Fig. 3.. Multivariable modeling of COVID-19 risk shows that PsV neutralization titers and anti-spike bAbs perform best as CoRs, with no improvement in performance by including multiple markers.

(A) Shown is the estimated COVID-19 hazard ratio per SD increase of the indicated antibody marker value in baseline SARS-CoV-2–negative per-protocol vaccine recipients. Hazard ratio was assessed using multivariable models. The two-phase sampling Cox model was adjusted for baseline risk score, at-risk status, and community of color status. The P values are from a generalized Wald test of the null hypothesis that all assay marker variables have null association. (B) The forest plot shows discrete Super Learner performance (weighted CV-AUC with 95% CI) for baseline risk factors, the top binding model, the top PsV-nAb model, the top wild-type live virus (WT-LV)–nAb model, and the model including all marker variables.

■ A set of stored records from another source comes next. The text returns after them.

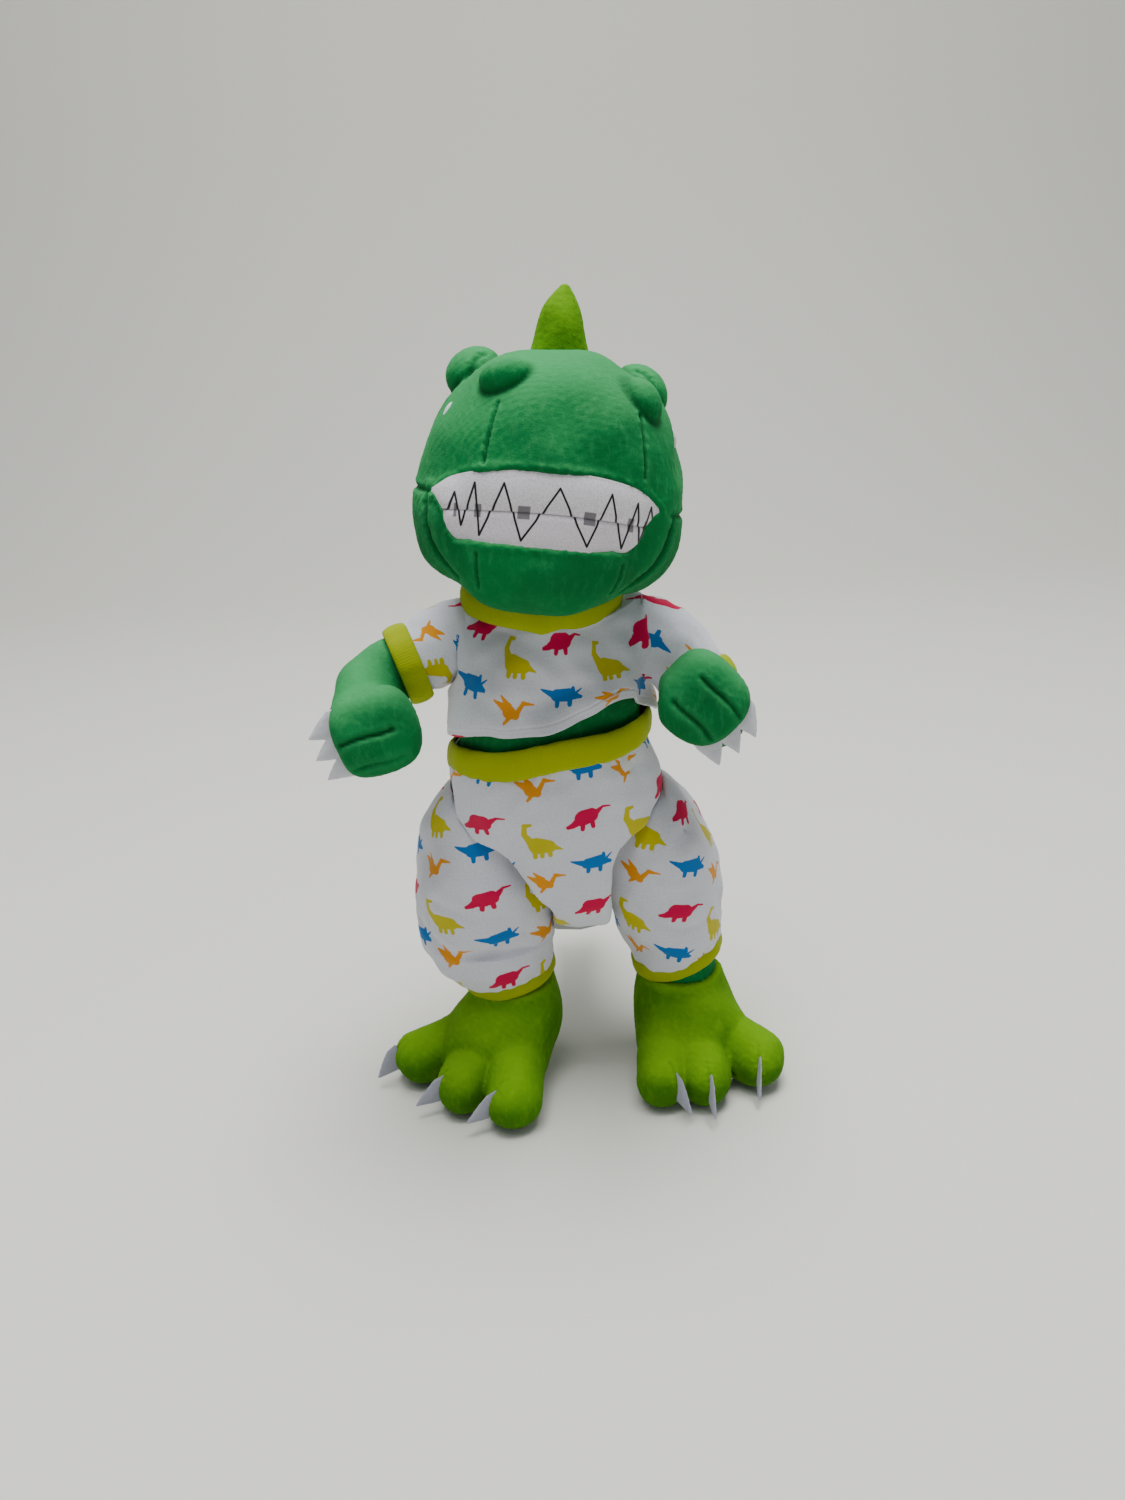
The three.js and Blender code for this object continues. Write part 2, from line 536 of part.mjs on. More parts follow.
function legPieces(side) {
  const space = legSpace(side);
  const { centre, tilt } = LEGS[side].cuff;
  const { height, radius } = LEG_CUFF;
  const aboveAnkle = above(ANKLE_HEIGHT + GAP);
  const aboveCuff = above(centre[2] + (height / 2 + GAP) / Math.cos(tilt), tilt, centre[0]);
  const clothing = JERSEY + TROUSER_SLACK;
  const cloth = legForm(side, 0).subtract(legForm(side, JERSEY)).intersect(space);
  const skin = legForm(side, clothing).subtract(legForm(side, clothing + PLUSH)).intersect(space);
  const foot = footForm(side, 0);
  const filling = legForm(side, clothing + FILLING_INSET, 8).intersect(space)
    .intersect(above(ANKLE_HEIGHT - FILLING_INSET)).add(footForm(side, FILLING_INSET));
  return [
    mesh(`trouser_leg_${side}`, cloth.intersect(aboveCuff), jersey()),
    mesh(`trouser_cuff_${side}`, ring(centre, height, radius - 2, radius, [0, tilt], 16), limeRib()),
    mesh(`leg_skin_${side}`, skin.intersect(aboveAnkle), greenPlush()),
    mesh(`foot_skin_${side}`, foot.subtract(footForm(side, PLUSH)), limePlush()),
    mesh(`leg_stuffing_${side}`, filling, fibrefill()),
    ...footClaws(side, foot),
  ];
}

// ---- tail ---------------------------------------------------------------------------------------------------

function tailPieces() {
  const from = (y) => block([-FAR, y, -FAR], [FAR, FAR, FAR]);
  const behind = from(TAIL_PIVOT[1]).add(ball(TAIL_PIVOT, TAIL_ROOT));
  const skin = shell(TAIL, 0, PLUSH, 12).intersect(behind).intersect(from(TAIL_SEAM));
  return [
    mesh('tail_skin', skin, greenPlush()),
    mesh('tail_stuffing', padded(TAIL, FILLING_INSET, 8).intersect(behind), fibrefill()),
    mesh('tail_spike', spike([8, 78, 96], 8, 18, -0.5).subtract(padded(TAIL, -GAP, 12)), limePlush()),
  ];
}

// ---- the toy --------------------------------------------------------------------------------------------------

const toy = new THREE.Group();
toy.add(...torsoPieces(), ...trouserPieces(), ...shirtPieces(), ...neckPieces(), headPieces());
for (const side of ['left', 'right']) {
  toy.add(...armPieces(side), ...legPieces(side));
}
toy.add(...tailPieces());
toy.position.set(-BOX_CENTRE[0], -BOX_CENTRE[1], 0);

export default toy;
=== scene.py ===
"""The looks of a stuffed dinosaur in pyjamas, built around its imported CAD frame.

Shapes are worked out in millimetres in the toy's own frame: +Z up, facing -Y, its left side on +X,
with x = 0 and y = 0 through the middle of the body. piece() moves them into the CAD's frame.
"""
import json
import math

import bpy
import numpy as np
import openvdb
from mathutils import Matrix, Vector


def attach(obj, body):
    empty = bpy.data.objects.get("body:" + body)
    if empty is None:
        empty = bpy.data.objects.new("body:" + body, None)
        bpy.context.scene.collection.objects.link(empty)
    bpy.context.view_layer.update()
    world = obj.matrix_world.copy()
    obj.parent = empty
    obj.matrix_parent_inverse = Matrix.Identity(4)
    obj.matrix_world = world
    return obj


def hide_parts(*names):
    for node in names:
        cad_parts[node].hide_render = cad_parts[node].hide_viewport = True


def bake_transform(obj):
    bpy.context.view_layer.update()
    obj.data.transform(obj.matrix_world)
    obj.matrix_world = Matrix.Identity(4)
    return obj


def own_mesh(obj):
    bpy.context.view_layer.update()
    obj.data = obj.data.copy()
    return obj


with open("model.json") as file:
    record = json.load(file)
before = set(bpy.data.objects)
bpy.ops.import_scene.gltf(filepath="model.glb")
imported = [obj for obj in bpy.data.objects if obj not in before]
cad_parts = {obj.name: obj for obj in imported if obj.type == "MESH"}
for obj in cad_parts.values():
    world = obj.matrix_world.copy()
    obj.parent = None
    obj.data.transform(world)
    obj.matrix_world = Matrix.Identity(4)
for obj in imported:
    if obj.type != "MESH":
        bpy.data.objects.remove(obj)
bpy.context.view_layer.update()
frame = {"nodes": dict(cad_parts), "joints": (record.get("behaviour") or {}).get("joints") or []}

MM = 0.001
UV_SCALE = 0.01  # cloth coordinates are kept in units of 100 mm
SIDES = {"left": 1, "right": -1}
JOINT_AT = {joint["name"]: np.array(joint["pos_m"]) / MM for joint in frame["joints"]}
NECK = np.array([2.0, 0.0, 260.0])  # the neck's joint in the toy's own frame
ORIGIN = JOINT_AT["neck_turn"] - NECK  # the toy's own origin in the CAD's frame


# ---- vectors and fields: a field is negative inside a form and grows outwards, in millimetres ----

def vec(*numbers):
    return np.array(numbers, dtype=np.float64)


def unit(direction):
    """The direction as a vector one millimetre long."""
    direction = np.array(direction, float)
    return direction / np.linalg.norm(direction)


def smooth_min(a, b, blend):
    """The union of two fields, rounded where they meet."""
    share = np.clip(0.5 + 0.5 * (b - a) / blend, 0, 1)
    return b * (1 - share) + a * share - blend * share * (1 - share)


def smooth_max(a, b, blend):
    """What two fields have in common, rounded where they meet."""
    return -smooth_min(-a, -b, blend)


def smooth_step(low, high, value):
    """0 at low and 1 at high, with a soft start and end."""
    share = np.clip((value - low) / (high - low), 0, 1)
    return share * share * (3 - 2 * share)


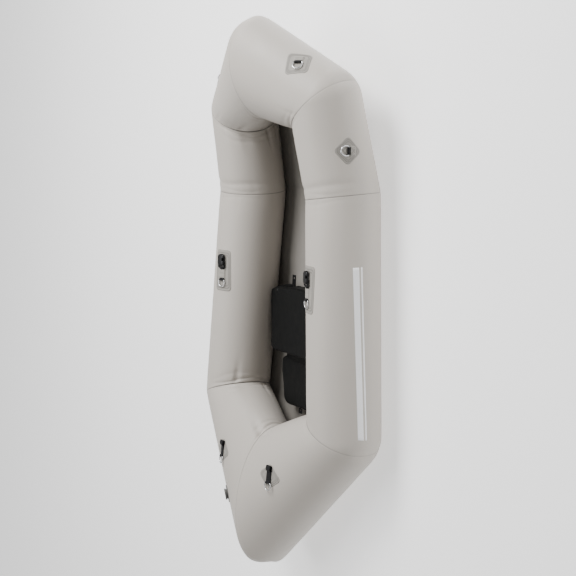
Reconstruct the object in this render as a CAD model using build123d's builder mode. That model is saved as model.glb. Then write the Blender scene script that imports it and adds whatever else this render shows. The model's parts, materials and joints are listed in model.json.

All models include the baseline risk factors. The top binding model includes D57 bAb spike IgG, the top PsV-nAb model includes D29 and D57 PsV-nAb ID₈₀, and the top LV-MN₅₀ model includes D57 LV-MN₅₀. The dashed vertical line indicates a CV-AUC of 0.5 (the prediction performance achieved by random guessing). (C) Shown are the distributions of weighted CV-estimated prediction probabilities for post-D57 cases (n = 36) and non-cases (n = 1005) using discrete Super Learner for baseline risk factors, the top binding model, the top PsV-nAb model, the top WT-LV-MN₅₀ model, and the model including all marker variables. Post-D57 cases are COVID-19 endpoints starting 7 days after D57 through the end of blinded follow-up (last COVID-19 endpoint 126 days after dose 2). Serological assay readouts assessed as immune correlates were first expressed in values relative to the WHO International Standard for anti–SARS-CoV-2 immunoglobulin (27). bAb readouts were converted to BAU/ml, and PsV-nAb titers and microneutralization assay readouts were calibrated to IU₅₀/ml or IU₈₀/ml. CV-AUC, cross-validated area under the receiver operating characteristic curve.